预计到2020年,我国高等教育毛入学率将达到40%以上。高等教育规模的继续扩张主要有两条途径:一是继续加大原有高校的招生规模或内涵式发展;二是新建高等教育机构或外延式发展。目前我国地方新建公立本科院校由于内涵式发展和外延式扩张齐头并进,而且扩张速度过快,教育资源配置严重不足,为此,应有计划地控制其扩张规模并以致力于提高质量为主。而对于民办院校而言,由于我国高等教育适龄人口高峰期即将过去,将发展重点转向更能适应市场变化的民办院校将是明智之举,这样既能缓解公办院校因规模扩张过快而产生的压力,为其提高质量赢得时间,同时又能缓解各级政府因教育投入不足而产生的压力,为民间投资高等教育腾出空间。况且我国目前民办高教的发展规模尚不算大,政府仍掌握着规模扩张与质量保障两手同时抓的主动权。

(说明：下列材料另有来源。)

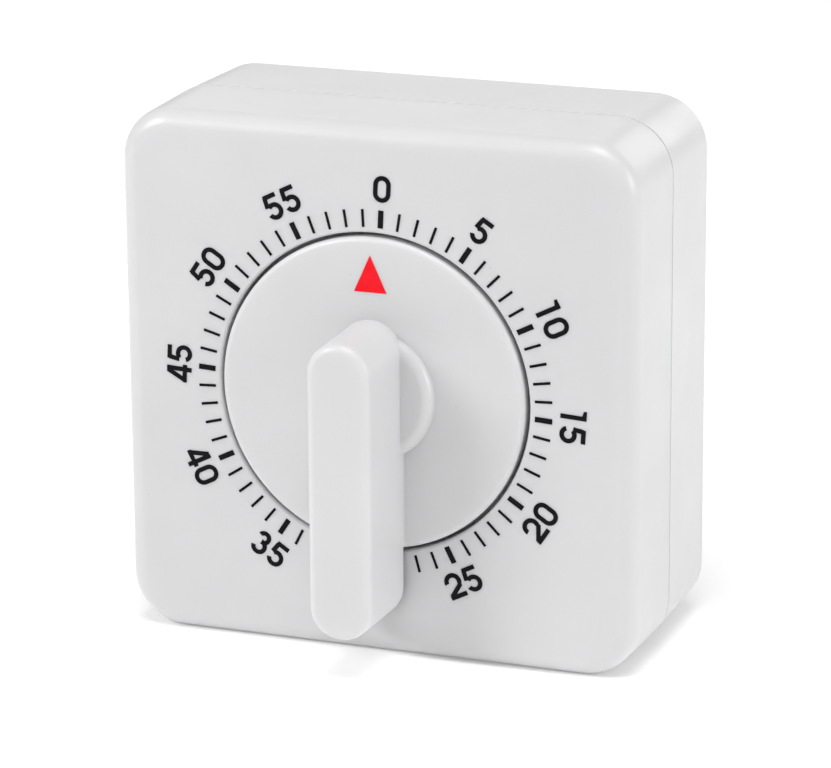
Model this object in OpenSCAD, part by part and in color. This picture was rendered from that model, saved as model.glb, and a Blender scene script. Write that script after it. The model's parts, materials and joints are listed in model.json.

我们应抓住这个先机,采取积极政策扶持民办院校的可持续发展。
参考文献
[1](日)天野郁夫著.高等教育的日本模式[M].陈武元译.北京:教育科学出版社,2006,152;159;4.
[2]潘懋元.高等教育大众化的教育质量观[J].中国高教研究,2000(1),9-11.
[3]胡建华著.战后日本大学史[M].南京:南京大学出版社,2001:217;164.
[4][美]克拉克.克尔著.高等教育不能回避历史[M].王承绪译.杭州:浙江教育出版社,2001:81-82.
[5]黄福涛主编.外国高等教育史[M].上海:上海教育出版社,2003:356;359.
[6]崔昌淑.日本高等教育大众化的负面影响及原因分析[J].河北师范大学学报(教育科学版),2003(4),35-39.
[7]天野郁夫.高等教育大众化:日本的经验与教训[J].陈武元译.高等教育研究,2006(10),17-25.
[8]朱永新等主编.当代日本高等教育[M].太原:山西教育出版社,1992:46.
[9](日)关正夫著.日本高等教育的改革动向[M].陈武元译.厦门:厦门大学出版社,1997:103.